The technology demonstrator will test the viability of using lasers in space

Apr 22, 2014 18:01 GMT  ·  By

Scientists at the NASA Jet Propulsion Laboratory (JPL) in Pasadena, California, have a lot riding on the latest resupply spacecraft launched into space by Space Exploration Technologies Corporation (SpaceX), of Hawthorne, California. Tucked away in the bowels of the Dragon spacecraft is the Optical PAyload for Lasercomm Science (OPALS), which seeks to test laser-based data transmissions. 
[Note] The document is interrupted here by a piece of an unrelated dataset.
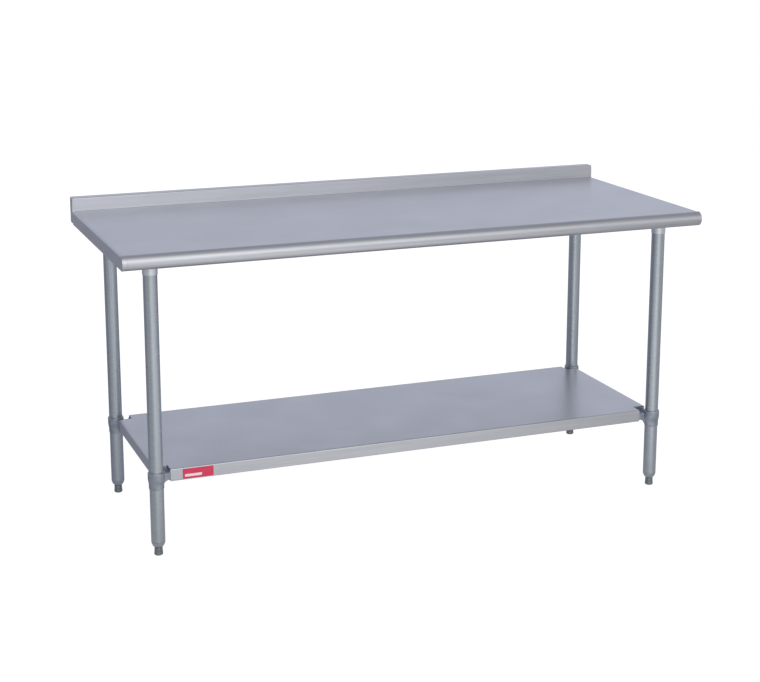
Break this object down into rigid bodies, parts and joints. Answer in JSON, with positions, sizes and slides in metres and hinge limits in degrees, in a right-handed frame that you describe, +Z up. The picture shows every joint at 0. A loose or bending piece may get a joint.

This is the second laser communications device NASA sends into space in less than 6 months. At the end of last year, the agency tested the Lunar Laser Communication Demonstration (LLCD) pulsed laser system aboard its Lunar Atmosphere and Dust Environment Explorer (LADEE) spacecraft. The system successfully transmitted data over a distance of 385,000 kilometers (239,000 miles).

NASA is interested in this type of communication systems because they promise much faster data transfers and speeds than radio waves do. The LLCD system, for example, established a new record, with a downlink rate of 622 megabits per second and an upload rate of 20 megabits per second.

When OPALS is installed aboard the ISS, mission controllers on the ground will fire a laser beacon from the JPL Optical Communications Telescope Laboratory (OCTL) in Wrightwood, California, towards the International Space Station (ISS). This will allow for the precise orientation of the downlink laser towards the ground receiver.

The goal of the experiment is to relay a video from aboard the ISS towards the OCTL. The file will be broken up into pieces, each transmitted over a 2-minute interval of alignment between the space lab and the ground receiver. The two have to maintain line of sight in order for OPALS to work. All engineering data will be used to improve the next generation of optical communications systems.

“Optical communications has the promise of meeting the high data rate expectations of future scientific instruments flying on NASAs missions, and improving the interconnectivity between near-Earth assets, such as the ISS, and Earth,” NASA investigators said in a recent press release.

“OPALS is one of NASAs first demonstrations of an optical communications link from near Earth, and is designed to help chart the path for enabling optical communications in future missions. […] The investigation team plans to use this data to advance the design and performance of future lasercomm links built to support NASAs space endeavors,” the document further said.

OPALS was launched into space on Friday, April 18, aboard the third SpaceX Dragon spacecraft to undertake an ISS resupply flight. The capsule was delivered to Earth's orbit by a Falcon 9 medium-lift rocket, which took off from SLC-40 at the Cape Canaveral Air Force Station in Florida. The Dragon was grappled via the ISS' Canadarm-2 robotic arm on Sunday, April 20.

Over the next few weeks, Expedition 39 astronauts aboard the ISS will unload the capsule of its 2.5 tons of cargo and fill it up with unneeded items, tools, and experiments. The capsule will separate from the space station and splash down in the Pacific Ocean on May 18.